6. Optimizing the venture capital market environment

(XVI) Optimize the development environment of the venture capital industry. Establish a consultation mechanism for new major policies on venture capital. Before issuing major policies related to the venture capital industry and venture capital institutions, all departments should conduct consistency assessments on macroeconomic policy orientations in accordance with regulations to prevent the introduction of policies and measures that affect the enthusiasm of venture capital, especially private investment. Continue to improve the standardization of registration and management of venture capital enterprises and venture capital management enterprises. Establish and improve the statistical analysis system of the venture capital industry and strengthen information sharing among departments.

(XVII) Create a good financial ecology to support technological innovation. Under the premise of compliance with laws and regulations and controllable risks, support banks and venture capital institutions to strengthen cooperation and carry out businesses such as "loans + external direct investment". Study and improve the policy provisions on the scope of application, term, and investment ratio of merger and acquisition loans, and expand the issuance of merger and acquisition loans in the field of technological innovation. Support qualified listed companies to raise funds through the issuance of stocks or convertible bonds to acquire technology-based enterprises.

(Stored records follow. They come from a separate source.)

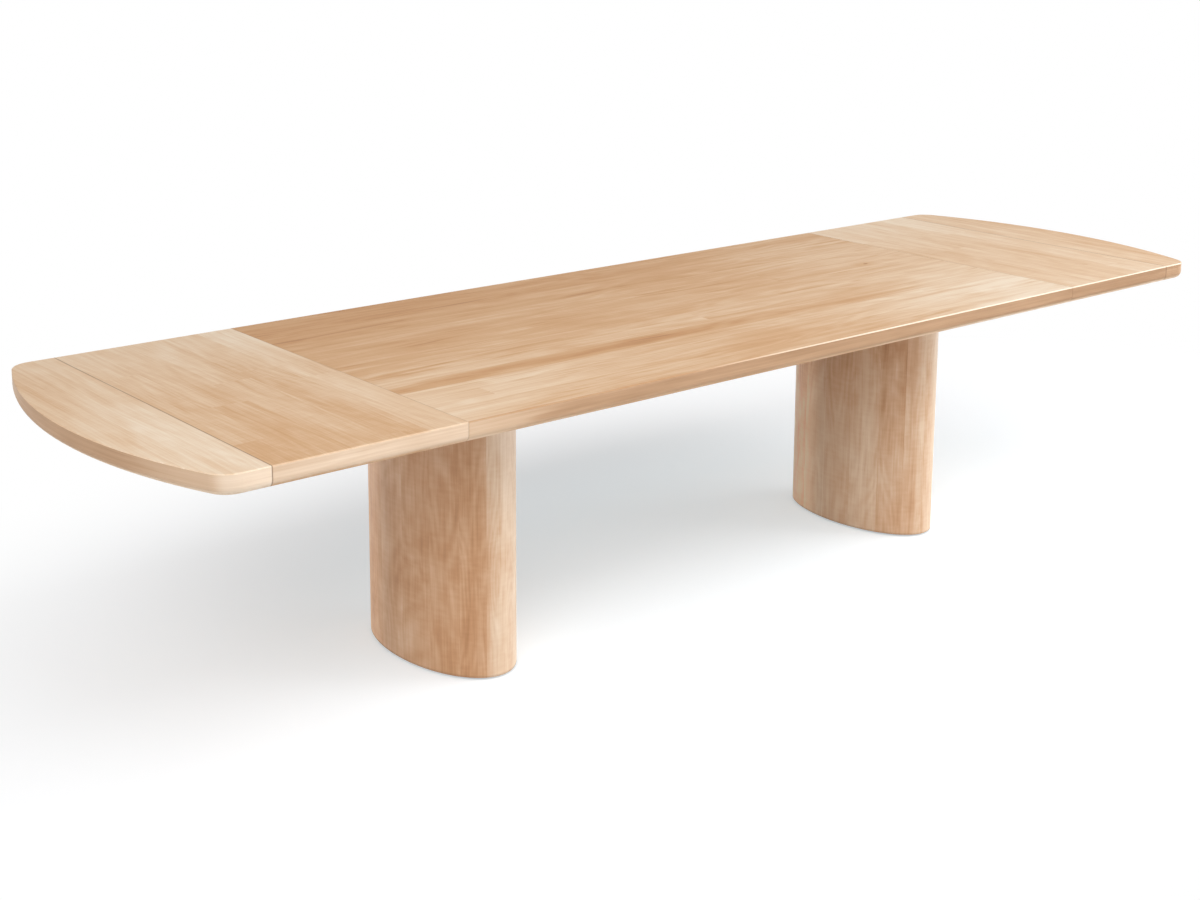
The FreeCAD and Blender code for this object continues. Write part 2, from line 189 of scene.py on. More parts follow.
class Shader(Nodes):
    """Node tree of one material, with the place and the normal of the surface."""

    def __init__(self, name):
        self.material = bpy.data.materials.new(name)
        self.material.use_nodes = True
        super().__init__(self.material.node_tree)
        coordinates = self.node("ShaderNodeTexCoord")
        self.place = coordinates.outputs["Object"]
        self.x, self.y, self.z = self.split(self.place)
        self.normal = self.split(coordinates.outputs["Normal"])

    def split(self, vector):
        """The three parts of a vector."""
        made = self.node("ShaderNodeSeparateXYZ", {0: vector})
        return made.outputs[0], made.outputs[1], made.outputs[2]

    def join(self, x, y, z):
        """Vector from its three parts."""
        return self.node("ShaderNodeCombineXYZ", {0: x, 1: y, 2: z}).outputs[0]

    def length(self, x, y):
        """Length of a vector that lies in the plane."""
        inputs = {0: self.join(x, y, 0.0)}
        return self.node("ShaderNodeVectorMath", inputs, operation="LENGTH").outputs["Value"]

    def absolute(self, value):
        """Value without its sign."""
        return self.math("ABSOLUTE", value)

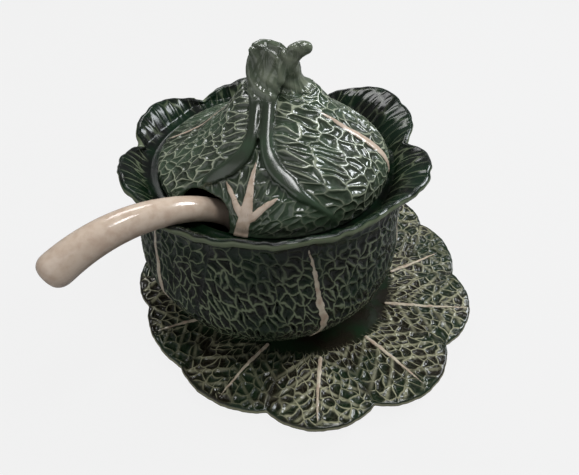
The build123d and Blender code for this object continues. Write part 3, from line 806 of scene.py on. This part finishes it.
def fused(name, parts, pitch, easing):
    """One skin round several overlapping solids, with the creases between them eased."""
    whole = bmesh.new()
    for part in parts:
        whole.from_mesh(part.data)
        mesh = part.data
        bpy.data.objects.remove(part)
        bpy.data.meshes.remove(mesh)
    piece = piece_from(name, whole)
    skin = piece.modifiers.new("skin", "REMESH")
    skin.mode = "VOXEL"
    skin.voxel_size = pitch * MM
    applied(piece)
    skin = bmesh.new()
    skin.from_mesh(piece.data)
    every_way = dict(use_axis_x=True, use_axis_y=True, use_axis_z=True)
    for _ in range(easing):
        bmesh.ops.smooth_vert(skin, verts=skin.verts, factor=0.5, **every_way)
    skin.to_mesh(piece.data)
    skin.free()
    piece.data.shade_smooth()
    return piece


def in_outline(xs, ys, outline):
    """Which points lie inside a closed outline."""
    within = np.zeros(len(xs), bool)
    for (ax, ay), (bx, by) in zip(outline, outline[1:] + outline[:1]):
        crosses = (ay > ys) != (by > ys)
        at = ax + (ys - ay) * (bx - ax) / (by - ay if by != ay else 1e-9)
        within ^= crosses & (xs < at)
    return within


def distance_to_path(points, path):
    """Distance in mm from each point to a line of straight runs, and how far along it, 0 to 1."""
    inside, along = distance_to_line(points, path, (0.0, 0.0))
    return -inside, along


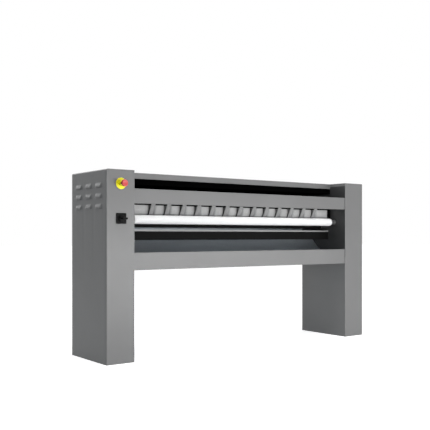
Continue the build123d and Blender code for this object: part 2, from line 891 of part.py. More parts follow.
# Heated chest round the back of the roll
heater_radial = insulation_inner + heater_depth + heater_radius
heater_span = chest_rear_angle - chest_front_angle - 2 * heater_angle_margin
heater_places = [
    polar_point(
        roll_centre,
        heater_radial,
        chest_front_angle + heater_angle_margin + index * heater_span / (heater_count - 1),
    )
    for index in range(heater_count)
]
cover_lip = degrees(sheet / chest_outer)
chest_layers = (
    ("chest_plate", chest_inner, chest_plate_outer, 0),
    ("chest_insulation", insulation_inner, insulation_outer, cover_lip * 2),
)
for label, inner, outer, trim in chest_layers:
    with BuildPart() as layer:
        with BuildSketch(section_at(-chest_half)):
            make_face(
                ring_sector(
                    roll_centre, inner, outer, chest_front_angle + trim, chest_rear_angle - trim
                )
            )
            if label == "chest_insulation":
                with Locations(*heater_places):
                    Circle(heater_radius + clearance, mode=Mode.SUBTRACT)
        extrude(amount=2 * chest_half)
    layer.part.label = label
    export_step(layer.part, f"parts/{label}.step")

with BuildPart() as chest_cover:
    with BuildSketch(section_at(-chest_half)):
        make_face(
            ring_sector(
                roll_centre, insulation_inner, chest_outer, chest_front_angle, chest_rear_angle
            )
        )
        make_face(
            ring_sector(
                roll_centre,
                insulation_inner - overrun,
                chest_cover_inner,
                chest_front_angle + cover_lip,
                chest_rear_angle - cover_lip,
            ),
            mode=Mode.SUBTRACT,
        )
    extrude(amount=2 * chest_half)
chest_cover.part.label = "chest_cover"
export_step(chest_cover.part, "parts/chest_cover.step")

with BuildPart() as chest_heaters:
    with BuildSketch(section_at(-chest_half)):
        with Locations(*heater_places):
            Circle(heater_radius)
    extrude(amount=2 * chest_half)
chest_heaters.part.label = "chest_heaters"
export_step(chest_heaters.part, "parts/chest_heaters.step")

with BuildPart() as chest_end_plates:
    for sign in (-1, 1):
        low_x, width = side_span(sign, chest_half, chest_end_x)
        pin_x, pin_width = side_span(sign, chest_end_x, pin_end_x)
        with BuildSketch(section_at(low_x)):
            make_face(
                ring_sector(
                    roll_centre, chest_inner, chest_outer, chest_front_angle, chest_rear_angle
                )
            )
        extrude(amount=width)
        with BuildSketch(section_at(pin_x)):
            with Locations(*chest_pin_places):
                Circle(chest_pin_radius)
        extrude(amount=pin_width)
chest_end_plates.part.label = "chest_end_plates"
export_step(chest_end_plates.part, "parts/chest_end_plates.step")

# Press actuators: rods on the lower chest pins, bodies on feet against the inner frames
press_x = pin_end_x - press_rod_inset
press_start = chest_pin_places[0]
press_direction = (0, travel_y, travel_z)
press_room = (rear_inner_y - press_start[0]) / travel_y
press_body_length = press_room - press_body_start - press_rear_gap
with BuildPart() as press_rods:
    for sign in (-1, 1):
        rod_plane = Plane(
            origin=(
                sign * press_x,
                press_start[0] + travel_y * chest_pin_radius,
                press_start[1] + travel_z * chest_pin_radius,
            ),
            x_dir=(1, 0, 0),
            z_dir=press_direction,
        )
        with BuildSketch(rod_plane):
            Circle(press_rod_radius)
        extrude(amount=press_rod_length)
press_rods.part.label = "press_rods"
export_step(press_rods.part, "parts/press_rods.step")

with BuildPart() as press_actuators:
    for sign in (-1, 1):
        body_plane = Plane(
            origin=(
                sign * press_x,
                press_start[0] + travel_y * press_body_start,
                press_start[1] + travel_z * press_body_start,
            ),
            x_dir=(-sign, 0, 0),
            z_dir=press_direction,
        )
        foot_reach = press_x - frame_outer_x
        with BuildSketch(body_plane):
            Circle(press_body_radius)
            Rectangle(foot_reach, press_foot_width, align=(Align.MIN, Align.CENTER))
        extrude(amount=press_body_length)
        with BuildSketch(body_plane):
            Circle(press_rod_radius + running_fit)
        extrude(amount=press_bore_depth, mode=Mode.SUBTRACT)
press_actuators.part.label = "press_actuators"
export_step(press_actuators.part, "parts/press_actuators.step")

# Feed roller: white cover with rounded shoulders, tube, bearings, fixed axle
with BuildPart() as feed_roller_cover:
    with BuildSketch(section_at(-feed_half)):
        with Locations(feed_centre):
            Circle(feed_radius)
    extrude(amount=2 * feed_half)
    ends = feed_roller_cover.edges().filter_by(GeomType.CIRCLE)
    fillet(ends, feed_radius - feed_tube_radius - clearance)
    with BuildSketch(section_at(-feed_half)):
        with Locations(feed_centre):
            Circle(feed_tube_radius + running_fit)
    extrude(amount=2 * feed_half, mode=Mode.SUBTRACT)
feed_roller_cover.part.label = "feed_roller_cover"
export_step(feed_roller_cover.part, "parts/feed_roller_cover.step")

feed_tube_inner = feed_tube_radius - feed_tube_wall
with BuildPart() as feed_roller_tube:
    with BuildSketch(section_at(-feed_tube_half)):
        with Locations(feed_centre):
            Circle(feed_tube_radius)
            Circle(feed_tube_inner, mode=Mode.SUBTRACT)
    extrude(amount=2 * feed_tube_half)
feed_roller_tube.part.label = "feed_roller_tube"
export_step(feed_roller_tube.part, "parts/feed_roller_tube.step")

with BuildPart() as feed_roller_bearings:
    for low_x in (-feed_tube_half, feed_tube_half - feed_bearing_length):
        with BuildSketch(section_at(low_x)):
            with Locations(feed_centre):
                Circle(feed_tube_inner - running_fit)
                Circle(feed_axle_radius + running_fit, mode=Mode.SUBTRACT)
        extrude(amount=feed_bearing_length)
feed_roller_bearings.part.label = "feed_roller_bearings"
export_step(feed_roller_bearings.part, "parts/feed_roller_bearings.step")

with BuildPart() as feed_axle:
    with BuildSketch(section_at(-axle_half)):
        with Locations(feed_centre):
            Circle(feed_axle_radius)
    extrude(amount=2 * axle_half)
feed_axle.part.label = "feed_axle"
export_step(feed_axle.part, "parts/feed_axle.step")

# Guard arms on the pedestal side of the walls, and the axle's collars on the roller's side
collar_inner_x = feed_tube_half + feed_collar_gap
collar_outer_x = wall_x - feed_collar_wall_gap
with BuildPart() as guard_arms:
    for sign in (-1, 1):
        low_x, width = side_span(sign, arm_inner_x, arm_outer_x)
        with BuildSketch(section_at(low_x)):
            with Locations(((feed_y + pivot_centre[0]) / 2, feed_height)):
                SlotCenterToCenter(arm_length, 2 * arm_eye_radius)
            with Locations(feed_centre):
                Circle(feed_axle_radius + running_fit, mode=Mode.SUBTRACT)
            with Locations(pivot_centre):
                Circle(pivot_radius + running_fit, mode=Mode.SUBTRACT)
        extrude(amount=width)
        collar_x, collar_width = side_span(sign, collar_inner_x, collar_outer_x)
        with BuildSketch(section_at(collar_x)):
            with Locations(feed_centre):
                Circle(feed_collar_radius)
                Circle(feed_axle_radius + running_fit, mode=Mode.SUBTRACT)
        extrude(amount=collar_width)
guard_arms.part.label = "guard_arms"
export_step(guard_arms.part, "parts/guard_arms.step")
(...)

All regions and departments should take the promotion of high-quality development of venture capital as an important measure to vigorously develop science and technology finance, accelerate the realization of high-level scientific and technological self-reliance and self-improvement, and promote high-quality development, and implement it in a meticulous manner. The National Development and Reform Commission should work with relevant departments to improve the working mechanism, strengthen overall coordination, form a joint force, and jointly promote the implementation of various measures to promote high-quality development of venture capital.